Tendidos sobre una manta y aprovechando la tranquilidad del lugar aguardamos a la sombra mientras nos preparan la comida, que es servida un rato después sobre bandejas metálicas: chapati, pasta, arroz y verduras conformas el menú y para acabar fruta y chai. Mientras los camelleros limpian y recogen los útiles empleados y se esfuerzan por convertir de nuevo en manada a los camellos desperdigados en varios cientos de metros en la redonda importamos a estas tierras lejanas de la India, muy próximas a Pakistán, una costumbre netamente española: la siesta.


Nos comentan que tenemos una hora más de camino a lomo de nuestros dromedarios hasta el sitio dónde vamos a hacer noche. En la reanudación de la marcha y de manera inconsciente algunos cambiamos de camello, y en esta ocasión le toca el ejemplar más rebelde (no dejan coger sus riendas) a Javier. En esta ocasión sí que podemos ver a mujeres que parecen trabajar en el campo, pero al acercarnos la magia de lo rural y lo inaccesible se desvanece; están hablando a través de teléfonos móviles.

En este momento sufrimos un pequeño contratiempo; de repente Isabel que viajaba en la parte trasera del grupo, nos adelanta a lomos de su montura que galopa como si hubiese sido poseída por el diablo. La pobre Isabel bastante tiene con agarrarse con fuerza a las riendas y tirar de ellas para que el animal se frene.
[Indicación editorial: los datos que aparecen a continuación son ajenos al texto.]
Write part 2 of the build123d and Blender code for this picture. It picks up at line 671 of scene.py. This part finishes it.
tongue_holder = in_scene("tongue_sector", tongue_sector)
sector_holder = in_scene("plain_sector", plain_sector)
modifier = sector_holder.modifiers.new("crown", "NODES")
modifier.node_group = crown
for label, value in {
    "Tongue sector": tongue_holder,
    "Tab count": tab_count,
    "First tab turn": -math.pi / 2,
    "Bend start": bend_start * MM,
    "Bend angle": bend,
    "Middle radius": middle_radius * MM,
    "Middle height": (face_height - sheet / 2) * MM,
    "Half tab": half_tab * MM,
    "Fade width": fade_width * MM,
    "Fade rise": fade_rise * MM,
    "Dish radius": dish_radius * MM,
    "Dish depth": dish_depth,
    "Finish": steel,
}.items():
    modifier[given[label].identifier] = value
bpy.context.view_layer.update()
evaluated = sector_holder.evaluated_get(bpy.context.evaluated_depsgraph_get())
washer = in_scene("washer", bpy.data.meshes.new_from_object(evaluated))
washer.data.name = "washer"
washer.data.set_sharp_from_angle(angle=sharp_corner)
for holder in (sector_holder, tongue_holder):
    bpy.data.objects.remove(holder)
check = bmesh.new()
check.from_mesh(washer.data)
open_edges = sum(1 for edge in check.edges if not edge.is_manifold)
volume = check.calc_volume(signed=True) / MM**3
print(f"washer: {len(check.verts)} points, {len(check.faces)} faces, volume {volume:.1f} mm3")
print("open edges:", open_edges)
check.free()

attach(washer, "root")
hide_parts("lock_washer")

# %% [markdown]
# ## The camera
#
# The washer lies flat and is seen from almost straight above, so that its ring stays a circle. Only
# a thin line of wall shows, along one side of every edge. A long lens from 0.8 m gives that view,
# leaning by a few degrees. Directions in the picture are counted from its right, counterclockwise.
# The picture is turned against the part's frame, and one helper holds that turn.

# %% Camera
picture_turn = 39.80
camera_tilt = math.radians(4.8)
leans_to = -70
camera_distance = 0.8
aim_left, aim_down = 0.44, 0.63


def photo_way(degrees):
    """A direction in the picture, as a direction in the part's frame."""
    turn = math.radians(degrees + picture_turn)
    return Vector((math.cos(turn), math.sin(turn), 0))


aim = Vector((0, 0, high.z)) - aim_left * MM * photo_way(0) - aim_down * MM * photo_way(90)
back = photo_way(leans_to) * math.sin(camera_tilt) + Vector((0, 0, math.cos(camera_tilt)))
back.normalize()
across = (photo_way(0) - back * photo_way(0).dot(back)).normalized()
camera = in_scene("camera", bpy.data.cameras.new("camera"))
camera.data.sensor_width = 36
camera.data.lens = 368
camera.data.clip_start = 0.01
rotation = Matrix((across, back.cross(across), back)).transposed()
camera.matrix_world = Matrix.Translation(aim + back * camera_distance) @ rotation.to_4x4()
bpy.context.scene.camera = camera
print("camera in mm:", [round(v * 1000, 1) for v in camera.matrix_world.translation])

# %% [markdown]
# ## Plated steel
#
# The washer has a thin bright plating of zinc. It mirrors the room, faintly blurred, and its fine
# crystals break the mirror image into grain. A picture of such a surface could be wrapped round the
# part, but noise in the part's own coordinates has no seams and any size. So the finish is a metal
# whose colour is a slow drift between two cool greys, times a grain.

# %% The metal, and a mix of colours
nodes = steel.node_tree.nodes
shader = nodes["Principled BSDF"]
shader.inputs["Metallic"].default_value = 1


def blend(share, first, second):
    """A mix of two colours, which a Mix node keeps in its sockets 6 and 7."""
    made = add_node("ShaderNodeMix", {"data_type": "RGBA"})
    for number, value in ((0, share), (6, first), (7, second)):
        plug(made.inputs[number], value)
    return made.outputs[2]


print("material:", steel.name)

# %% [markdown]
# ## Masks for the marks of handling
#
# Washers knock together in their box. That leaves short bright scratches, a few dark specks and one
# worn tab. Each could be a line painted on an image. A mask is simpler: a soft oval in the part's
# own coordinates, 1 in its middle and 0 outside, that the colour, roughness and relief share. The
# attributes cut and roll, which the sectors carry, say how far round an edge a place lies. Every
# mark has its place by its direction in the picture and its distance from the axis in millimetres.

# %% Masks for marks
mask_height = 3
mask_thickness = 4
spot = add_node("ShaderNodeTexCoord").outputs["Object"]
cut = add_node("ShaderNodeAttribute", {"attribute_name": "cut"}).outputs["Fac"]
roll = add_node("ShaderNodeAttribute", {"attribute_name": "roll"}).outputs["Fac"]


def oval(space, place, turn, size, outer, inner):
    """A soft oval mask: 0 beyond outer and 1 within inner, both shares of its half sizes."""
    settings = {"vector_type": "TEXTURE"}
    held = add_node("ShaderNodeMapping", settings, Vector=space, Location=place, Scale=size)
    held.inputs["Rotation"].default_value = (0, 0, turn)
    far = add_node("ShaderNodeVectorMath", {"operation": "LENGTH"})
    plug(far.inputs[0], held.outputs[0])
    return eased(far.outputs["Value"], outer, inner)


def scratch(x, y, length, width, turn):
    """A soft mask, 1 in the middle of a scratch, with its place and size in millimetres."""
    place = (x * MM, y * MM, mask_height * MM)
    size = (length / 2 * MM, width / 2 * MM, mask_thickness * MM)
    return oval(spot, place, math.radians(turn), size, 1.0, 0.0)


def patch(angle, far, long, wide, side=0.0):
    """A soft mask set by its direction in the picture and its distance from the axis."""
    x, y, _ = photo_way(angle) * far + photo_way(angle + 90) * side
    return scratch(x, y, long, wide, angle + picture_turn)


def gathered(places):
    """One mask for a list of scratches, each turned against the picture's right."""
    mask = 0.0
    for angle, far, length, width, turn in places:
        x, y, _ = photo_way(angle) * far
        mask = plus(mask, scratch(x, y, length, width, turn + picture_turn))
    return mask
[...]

Logra que se detenga manteniendo la verticalidad sobre el nervioso animal que al parecer, y según versión de los camelleros, se ha desbocado porque habrá recibido el picotazo de un mosquito o similar.

Este no sería el último susto que íbamos a sufrir. A pocos metros de llegar a la zona de acampada para hacer noche el camello al que no soltaban las riendas se vuelve loco, se zarandea y tira a Javier de la montura, se queda enganchado de una pierna mientras el animal sigue avanzando, pero con reflejos y de una patada se desengancha de los estribos cayendo al suelo sobre uno de sus brazos. Por fortuna todo queda en un golpe fuerte pero la cosa podía haber sido seria ya que el accidente se produce en una zona con rocas diseminadas por la superficie del terreno.
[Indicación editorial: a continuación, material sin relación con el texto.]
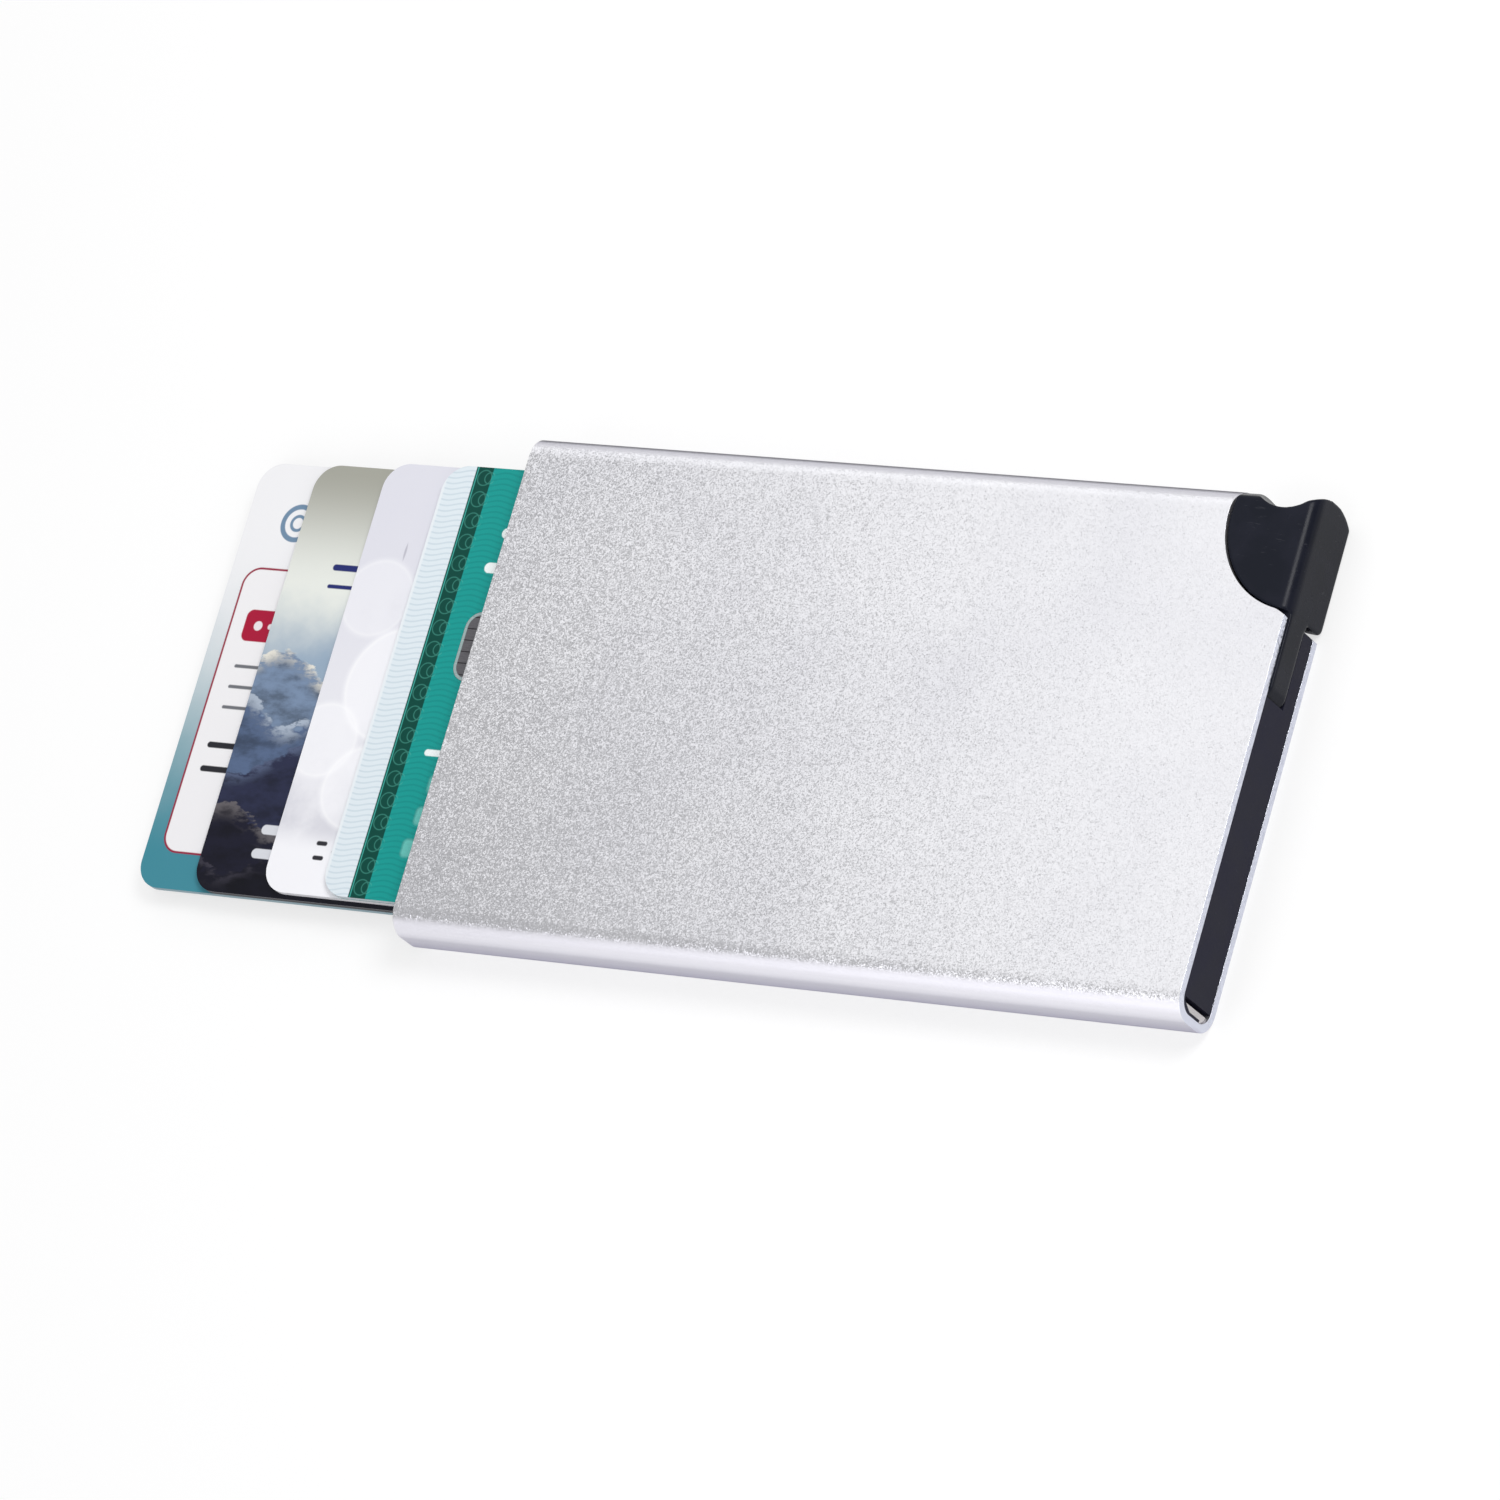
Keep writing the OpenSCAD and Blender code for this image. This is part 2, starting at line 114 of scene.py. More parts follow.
# Case finish: where a look starts and is full, in mm inside a long edge, the far end or the mouth.
SMOOTH_EDGE = (1.9, 1.2)
UPPER_EDGE = (1.3, 0.7)
CONTACT_SHADE_EDGE = (0.5, 0.1)
WORN_END = (0.25, 0.02)
WORN_MOUTH = (0.2, 0.02)
SAWN_END = (0.05, 0.01)

# Case finish: how metallic and rough, what smooth edge, wear, draw lines and upper edge add to the roughness,
# and how far the grain calms on a smooth edge, over the first stretch (in mm) and over the whole length.
CASE_METAL = 0.9
CASE_ROUGH = 0.29
SMOOTH_ROUGH = 0.14
WORN_ROUGH = -0.06
DRAWN_ROUGH = 0.03
UPPER_ROUGH = -0.22
SMOOTH_CALM = 0.85
NEAR_CALM = 0.2
CALM_RUN = 30
FAR_CALM = 0.12

# Blasted grain, fine and broad: grains per mm and how far each one tilts.
FINE_GRAIN = (7.5, 0.18)
BROAD_GRAIN = (3.0, 0.03)


def srgb(r, g, b):
    """Linear colour from 0-255 screen values."""
    def lin(c):
        c /= 255
        return c / 12.92 if c <= 0.04045 else ((c + 0.055) / 1.055) ** 2.4
    return (lin(r), lin(g), lin(b), 1.0)


# ---------------------------------------------------------------- materials

class Val:
    """An output in a material, with arithmetic that adds Math nodes."""

    def __init__(self, finish, out):
        self.finish, self.out = finish, out

    def math(self, how, *values):
        return self.finish.node("ShaderNodeMath", {"operation": how}, *values)

    def __add__(self, other):
        return self.math("ADD", self, other)

    def __sub__(self, other):
        return self.math("SUBTRACT", self, other)

    def __rsub__(self, other):
        return self.math("SUBTRACT", other, self)

    def __mul__(self, other):
        return self.math("MULTIPLY", self, other)

    def __abs__(self):
        return self.math("ABSOLUTE", self)

    def most(self, other):
        return self.math("MAXIMUM", self, other)

    def sin(self):
        return self.math("SINE", self)

    def root(self):
        return self.math("SQRT", self)

    def wrap(self, length):
        return self.math("WRAP", self, length, 0.0)

    __radd__ = __add__
    __rmul__ = __mul__


class Finish:
    """A procedural material on Object coordinates; x, y and z are in mm in the CAD frame."""

    def __init__(self, name):
        self.mat = bpy.data.materials.new(name)
        self.mat.use_nodes = True
        self.tree = self.mat.node_tree
        self.tree.nodes.clear()
        place = self.node("ShaderNodeTexCoord", {}, out="Object")
        self.pos = self.node("ShaderNodeVectorMath", {"operation": "SCALE"}, place, Scale=1 / MM)
        parts = self.node("ShaderNodeSeparateXYZ", {}, self.pos)
        self.x, self.y, self.z = (Val(self, parts.out.node.outputs[i]) for i in range(3))

    def node(self, kind, settings, *values, out=0, **named):
        """Output of a new node; values go to its sockets in order, named ones by name."""
        made = self.tree.nodes.new(kind)
        for key, value in settings.items():
            setattr(made, key, value)
        for socket, value in zip(made.inputs, values):
            self.plug(socket, value)
        for key, value in named.items():
            self.plug(made.inputs[key], value)
        return Val(self, made.outputs[out])

    def plug(self, socket, value):
        """Links a Val to a socket, or sets the socket to a plain value; None leaves it alone."""
        if isinstance(value, Val):
            self.tree.links.new(value.out, socket)
        elif value is not None:
            socket.default_value = value

    def mix(self, share, a, b):
        """Colour a where share is 0, colour b where it is 1."""
        made = self.tree.nodes.new("ShaderNodeMix")
        made.data_type = "RGBA"
        for i, value in ((0, share), (6, a), (7, b)):
            self.plug(made.inputs[i], value)
        return Val(self, made.outputs[2])

    def rise(self, value, start, end):
        """0 before start, 1 after end, smooth between them; start may be the larger."""
        lo, hi = min(start, end), max(start, end)
        up = self.node("ShaderNodeMapRange", {"interpolation_type": "SMOOTHSTEP"}, value, lo, hi, 0.0, 1.0)
        return up if start < end else 1 - up

    def noise(self, scale, detail=2.0, rough=0.5, at=None):
        """Cloudy noise from 0 to 1; scale is in waves per mm."""
        at = at or self.pos
        return self.node("ShaderNodeTexNoise", {}, Vector=at, Scale=scale, Detail=detail, Roughness=rough)

    def stretched(self, sx, sy, sz):
        """Place times a factor along each axis, for noise that runs along one of them."""
        return self.node("ShaderNodeVectorMath", {"operation": "MULTIPLY"}, self.pos, (sx, sy, sz))

    def pitted(self, share, *grains):
        """The surface's normal, tilted at random from grain to grain; each has a scale and a tilt."""
        total = self.node("ShaderNodeNewGeometry", {}, out="Normal")
        for scale, tilt in grains:
            grain = self.node("ShaderNodeTexVoronoi", {}, Vector=self.pos, Scale=scale, out="Color")
            lean = self.node("ShaderNodeVectorMath", {"operation": "SUBTRACT"}, grain, (0.5, 0.5, 0.5))
            lean = self.node("ShaderNodeVectorMath", {"operation": "SCALE"}, lean, Scale=share * (2 * tilt))
            total = self.node("ShaderNodeVectorMath", {"operation": "ADD"}, total, lean)
        return self.node("ShaderNodeVectorMath", {"operation": "NORMALIZE"}, total)

    def close(self, color, rough, metal=0.0, height=None, depth=0.0, coat=0.0, coat_rough=0.05, specular=0.5,
              edge_tint=None, normal=None):
        """Shader with a bump of the given depth in mm, or with a normal of its own."""
        shader = self.tree.nodes.new("ShaderNodeBsdfPrincipled")
        for key, value in (("Base Color", color), ("Roughness", rough), ("Metallic", metal),
                           ("Coat Weight", coat), ("Coat Roughness", coat_rough),
                           ("Specular IOR Level", specular), ("Specular Tint", edge_tint),
                           ("Normal", normal)):
            self.plug(shader.inputs[key], value)
        if height is not None:
            bump = self.node("ShaderNodeBump", {}, Strength=1.0, Distance=depth * MM, Height=height)
            self.plug(shader.inputs["Normal"], bump)
        return self.ends_in(shader.outputs[0])

    def ends_in(self, shader):
        """The material, with a shader's output as its surface."""
        end = self.tree.nodes.new("ShaderNodeOutputMaterial")
        self.tree.links.new(shader, end.inputs[0])
        return self.mat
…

El campamento se halla al lado de unas dunas de arena naturales, que se elevan sobre el tapiz desértico y que nos permiten contemplar la puesta de sol en tranquilidad, mientras los camelleros preparan la cena. Llega otro grupo de 4 españoles, que han hecho el safari de medio día y que harán noche con nosotros.


Cenamos sin luz natural, alumbrados por nuestros frontales y acompañando los alimentos de unas cervezas frescas que habíamos encargado esa misma mañana al conductor del todoterreno; nos acompaña en todo momento el fulgor del fuego de una hoguera en la que se prepara una cazuela de chai.
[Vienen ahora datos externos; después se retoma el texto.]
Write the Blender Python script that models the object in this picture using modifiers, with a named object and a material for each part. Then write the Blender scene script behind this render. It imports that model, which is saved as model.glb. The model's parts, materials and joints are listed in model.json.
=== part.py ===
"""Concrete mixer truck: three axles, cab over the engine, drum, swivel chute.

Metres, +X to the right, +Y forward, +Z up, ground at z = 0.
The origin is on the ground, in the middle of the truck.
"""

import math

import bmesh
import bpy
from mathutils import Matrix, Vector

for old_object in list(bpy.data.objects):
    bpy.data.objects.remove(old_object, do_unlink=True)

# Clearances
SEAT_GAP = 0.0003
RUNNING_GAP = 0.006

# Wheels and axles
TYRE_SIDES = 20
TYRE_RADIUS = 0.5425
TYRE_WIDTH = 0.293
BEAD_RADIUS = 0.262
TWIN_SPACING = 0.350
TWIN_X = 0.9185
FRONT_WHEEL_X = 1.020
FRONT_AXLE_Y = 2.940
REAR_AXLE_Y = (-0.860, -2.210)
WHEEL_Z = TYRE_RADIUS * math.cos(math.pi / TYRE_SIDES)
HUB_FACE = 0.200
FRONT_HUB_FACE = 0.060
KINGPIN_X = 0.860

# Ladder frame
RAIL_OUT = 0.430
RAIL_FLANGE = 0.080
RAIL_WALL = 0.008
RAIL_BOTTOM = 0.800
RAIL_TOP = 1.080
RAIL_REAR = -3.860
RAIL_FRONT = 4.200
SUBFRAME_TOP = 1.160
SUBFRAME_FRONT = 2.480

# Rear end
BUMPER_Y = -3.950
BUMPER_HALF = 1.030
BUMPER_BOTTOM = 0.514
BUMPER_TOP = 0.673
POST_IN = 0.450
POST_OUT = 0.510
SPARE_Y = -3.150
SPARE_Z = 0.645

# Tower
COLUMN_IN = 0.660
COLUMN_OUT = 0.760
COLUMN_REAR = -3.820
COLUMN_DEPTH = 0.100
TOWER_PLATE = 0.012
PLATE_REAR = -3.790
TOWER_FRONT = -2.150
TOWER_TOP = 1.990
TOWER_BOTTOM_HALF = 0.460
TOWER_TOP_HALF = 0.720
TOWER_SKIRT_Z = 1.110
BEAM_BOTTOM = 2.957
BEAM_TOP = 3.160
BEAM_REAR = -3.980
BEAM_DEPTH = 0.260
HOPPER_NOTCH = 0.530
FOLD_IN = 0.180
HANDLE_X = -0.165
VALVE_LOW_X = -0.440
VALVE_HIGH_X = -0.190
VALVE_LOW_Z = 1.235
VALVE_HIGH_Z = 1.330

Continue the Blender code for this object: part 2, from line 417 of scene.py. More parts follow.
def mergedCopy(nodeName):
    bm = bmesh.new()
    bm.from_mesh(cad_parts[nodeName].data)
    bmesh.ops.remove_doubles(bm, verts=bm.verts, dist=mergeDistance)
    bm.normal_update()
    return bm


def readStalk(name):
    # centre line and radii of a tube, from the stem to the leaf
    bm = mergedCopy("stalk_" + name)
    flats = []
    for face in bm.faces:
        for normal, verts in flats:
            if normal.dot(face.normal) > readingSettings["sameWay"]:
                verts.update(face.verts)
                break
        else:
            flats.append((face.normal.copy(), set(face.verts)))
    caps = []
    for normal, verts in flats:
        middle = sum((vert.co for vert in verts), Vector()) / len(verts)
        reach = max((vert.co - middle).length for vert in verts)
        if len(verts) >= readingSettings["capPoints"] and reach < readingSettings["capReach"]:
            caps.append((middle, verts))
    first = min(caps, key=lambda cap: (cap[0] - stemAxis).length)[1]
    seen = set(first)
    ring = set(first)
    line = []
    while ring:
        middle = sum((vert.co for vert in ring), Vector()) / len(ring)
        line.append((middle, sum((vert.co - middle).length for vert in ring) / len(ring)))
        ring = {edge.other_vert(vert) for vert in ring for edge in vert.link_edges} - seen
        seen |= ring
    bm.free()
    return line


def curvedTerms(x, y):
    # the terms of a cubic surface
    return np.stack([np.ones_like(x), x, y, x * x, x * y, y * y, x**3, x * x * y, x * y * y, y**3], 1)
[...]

El improvisado campamento cuenta con unas estructuras metálicas y tiras de caucho a modo de somier que hacen las veces de cama, elevadas sobre el terreno unos 30 centímetros y que evitan dormir directamente sobre la arena, con el objetivo de evitar que los molestos (aunque no peligrosos) insectos suban por encima de nuestros cuerpos mientras dormimos. Habrá que abrigarse y usar forros polares y las sábanas y sacos que nos acompañan durante todo el viaje para protegerse de las temperaturas nocturnas de la zona.

Decidimos arrastrar las estructuras a lo alto de la duna para tumbarnos en esta posición y poder contemplar con absoluta calma el cielo estrellado, sin una sola nube y podemos deleitarnos con la vía láctea, tan difícil de ver cuando se vive en grandes ciudades con gran contaminación lumínica. Sólo por esto ha merecido la pena llegar hasta aquí, y observar la galaxia exterior desde suelo indio.

Y aún nos queda otra sorpresa, tal y cómo nos prometieron cuando contratamos el safari recibimos la visita de un anciano, residente en una aldea próxima, y uno de sus nietos que amenizan la noche con la música de un sitar y las letras, para nosotros incomprensibles, de canciones tribales de la zona. Y de esta forma nos dormimos, en la quietud del desierto, con una bóveda de estrellas sobre nuestras cabezas y con las notas del instrumento musical ocupando el silencio de la noche.